What 'Avengers' Surprise Says About Marvel
Further cementing the idea that the summer movie season is no longer confined to the actual season of summer, Marvel surprised a lot of people Thursday by announcing that Avengers: Infinity War would be opening a week earlier than expected in North America, on April 27 instead of May 4. There are, no doubt, a handful of possible reasons that drove this shift: Marvel is still riding the wave of deservedly good publicity for the wildly successful Black Panther, for one. This shift suggests, even more than before, that Marvel is the top dog in the industry and everyone else is running to catch up.
Of course, as has become standard for a lot of big-budget fare, Avengers: Infinity War was always slated to open in late April, just not in the United States or Canada. First, the film was going to open in international markets such as India on April 27, before opening elsewhere within the following week. While it’s become the norm, as opposed to an exception, for a studio to internationally stagger the release of a blockbuster, Marvel might have been wary about the unavoidable spread of spoilers. Even those who try their best to avoid plot details might have had a challenging time in the week between when Infinity War opened around the world and when it opened in the States. Opening day-and-date makes the most logical sense (arguably the case for any blockbuster, not just this one); while some people may not be able to see the film on opening day, making it accessible around the world, as opposed to a chunk of the wider audience, is ideal.
Heat Vision breakdown
But more than the fear of spoilers leaking, Marvel must have been driven by the phenomenon of Black Panther. Not six weeks ago, box-office tracking suggested the film might be lucky to have an opening weekend take of $120 million, before doubling that over the four-day President’s Day weekend. While the month of March will offer enough competition from other studios to take T’Challa (Chadwick Boseman) off the top of the chart, Black Panther already represents a resounding creative and financial success.
Over the last two weeks, Black Panther has broken box-office records left and right; by the end of this weekend, it will likely have grossed around or above $500 million domestically, and it may well end up making more than The Avengers, the first big team-up with the Marvel superheroes. Marvel’s decision— presented as part of a Twitter thread with Robert Downey, Jr., but no doubt made a few days or weeks ago internally — may have been inspired by a few factors. But Black Panther’s dominant stance at the box office was probably the biggest of all.
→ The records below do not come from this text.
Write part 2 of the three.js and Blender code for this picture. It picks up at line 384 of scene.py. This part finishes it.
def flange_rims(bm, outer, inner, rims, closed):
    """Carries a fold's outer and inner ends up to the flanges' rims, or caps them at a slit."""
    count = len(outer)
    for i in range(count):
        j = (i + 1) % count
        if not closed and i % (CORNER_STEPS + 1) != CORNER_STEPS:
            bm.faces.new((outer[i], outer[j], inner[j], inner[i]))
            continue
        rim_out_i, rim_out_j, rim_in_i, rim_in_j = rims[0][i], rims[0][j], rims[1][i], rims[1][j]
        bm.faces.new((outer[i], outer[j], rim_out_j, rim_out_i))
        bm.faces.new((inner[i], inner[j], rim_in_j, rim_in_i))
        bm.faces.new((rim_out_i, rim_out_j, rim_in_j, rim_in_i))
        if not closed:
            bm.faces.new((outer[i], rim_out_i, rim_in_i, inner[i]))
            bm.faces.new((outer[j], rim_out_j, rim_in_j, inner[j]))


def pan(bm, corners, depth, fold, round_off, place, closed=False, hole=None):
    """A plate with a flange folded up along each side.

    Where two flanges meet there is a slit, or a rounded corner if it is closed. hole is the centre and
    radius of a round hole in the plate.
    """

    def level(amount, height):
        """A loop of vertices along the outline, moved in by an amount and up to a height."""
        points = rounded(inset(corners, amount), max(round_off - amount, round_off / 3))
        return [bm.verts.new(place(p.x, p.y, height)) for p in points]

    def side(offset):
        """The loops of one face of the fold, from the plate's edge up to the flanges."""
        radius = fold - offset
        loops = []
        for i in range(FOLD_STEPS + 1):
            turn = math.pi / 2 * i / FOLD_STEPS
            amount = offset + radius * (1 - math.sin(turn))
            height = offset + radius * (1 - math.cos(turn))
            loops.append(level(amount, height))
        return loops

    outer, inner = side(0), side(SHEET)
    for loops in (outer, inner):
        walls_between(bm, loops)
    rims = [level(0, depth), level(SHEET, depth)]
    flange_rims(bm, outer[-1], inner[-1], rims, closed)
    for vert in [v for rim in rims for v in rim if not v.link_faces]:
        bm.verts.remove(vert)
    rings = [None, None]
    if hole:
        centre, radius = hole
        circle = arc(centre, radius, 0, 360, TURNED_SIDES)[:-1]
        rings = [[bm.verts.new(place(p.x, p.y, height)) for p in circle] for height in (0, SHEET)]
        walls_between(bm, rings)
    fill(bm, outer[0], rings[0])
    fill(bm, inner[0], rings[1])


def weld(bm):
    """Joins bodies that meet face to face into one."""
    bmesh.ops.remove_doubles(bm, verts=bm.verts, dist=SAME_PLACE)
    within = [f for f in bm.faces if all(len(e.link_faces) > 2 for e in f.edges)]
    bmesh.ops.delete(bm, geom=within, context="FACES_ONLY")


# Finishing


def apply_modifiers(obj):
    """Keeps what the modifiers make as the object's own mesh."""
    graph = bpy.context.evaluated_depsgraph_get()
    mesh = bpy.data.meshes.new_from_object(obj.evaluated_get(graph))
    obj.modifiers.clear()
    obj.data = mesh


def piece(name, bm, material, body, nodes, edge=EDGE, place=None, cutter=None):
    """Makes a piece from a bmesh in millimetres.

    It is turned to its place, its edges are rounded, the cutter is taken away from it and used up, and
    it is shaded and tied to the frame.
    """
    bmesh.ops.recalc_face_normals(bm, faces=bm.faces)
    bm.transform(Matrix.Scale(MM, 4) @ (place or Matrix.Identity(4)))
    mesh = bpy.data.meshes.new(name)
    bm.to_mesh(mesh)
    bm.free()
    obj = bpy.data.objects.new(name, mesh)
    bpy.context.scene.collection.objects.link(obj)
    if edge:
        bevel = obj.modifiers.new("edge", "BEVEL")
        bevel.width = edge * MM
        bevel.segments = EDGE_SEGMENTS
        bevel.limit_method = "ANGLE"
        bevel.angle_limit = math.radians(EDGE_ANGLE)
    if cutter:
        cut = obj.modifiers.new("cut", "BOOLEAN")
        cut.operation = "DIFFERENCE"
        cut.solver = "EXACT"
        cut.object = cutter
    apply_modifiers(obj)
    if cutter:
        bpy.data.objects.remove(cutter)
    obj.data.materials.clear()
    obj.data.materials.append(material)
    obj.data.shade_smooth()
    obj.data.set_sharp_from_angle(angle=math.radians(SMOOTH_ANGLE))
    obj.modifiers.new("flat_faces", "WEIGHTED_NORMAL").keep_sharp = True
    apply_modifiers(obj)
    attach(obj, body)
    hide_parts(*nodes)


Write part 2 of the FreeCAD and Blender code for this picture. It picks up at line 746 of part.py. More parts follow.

This, in effect, is awfully similar to what happened with DC after Wonder Woman performed so well with audiences last summer. Justice League was an exceptionally messy film, but the new marketing foregrounded Diana Prince (Gal Gadot), shifting expectations to suggest that it might be more accurately titled Wonder Woman Plus A Few Other Heroes You Might Recognize. Though the Marvel Cinematic Universe is full of much more well liked heroes, don’t be surprised if the new Infinity War ads emphasize the presence of T’Challa, Shuri (Letitia Wright) and other Wakanda favorites.
Marvel is also helping push the goalposts of what constitutes the summer-movie season. Though that descriptor has long been elastic — last year alone, movies like Get Out, The Fate of the Furious, and Beauty and the Beast hit big at the box office opening in the early months of the year— placing Avengers: Infinity War in April just allows the studio, and Disney as a whole, to dominate the box office each month of the year. This shift means that Disney will have a major release in 9 of 12 months this year alone, leaving aside the massive dump of release dates they unveiled yesterday through 2023. Marvel’s choice to push Avengers: Infinity War is another way to emphasize to the rest of the competition that they’re unshakable, at least for now.
A couple weeks back, a story made the rounds detailing how close Sony came to owning the rights to what we now know as the Marvel Cinematic Universe. With hindsight, we can read this story and laugh at what seems like poor decision-making on the part of the Sony executives who thought owning characters like Iron Man and Black Panther was a waste of money. But 20 years ago, Marvel was far from a sure bet. Now, the tables have turned radically. Now, Marvel can achieve some of its biggest box-office success with a character who had never been as big of an all-audience favorite on the comic book pages as Spider-Man, and they can decide to shake up the release calendar as they like. If that larger calendar of releases is any hint, we can expect a lot more shake-ups in the future if that’s what Marvel and Disney want.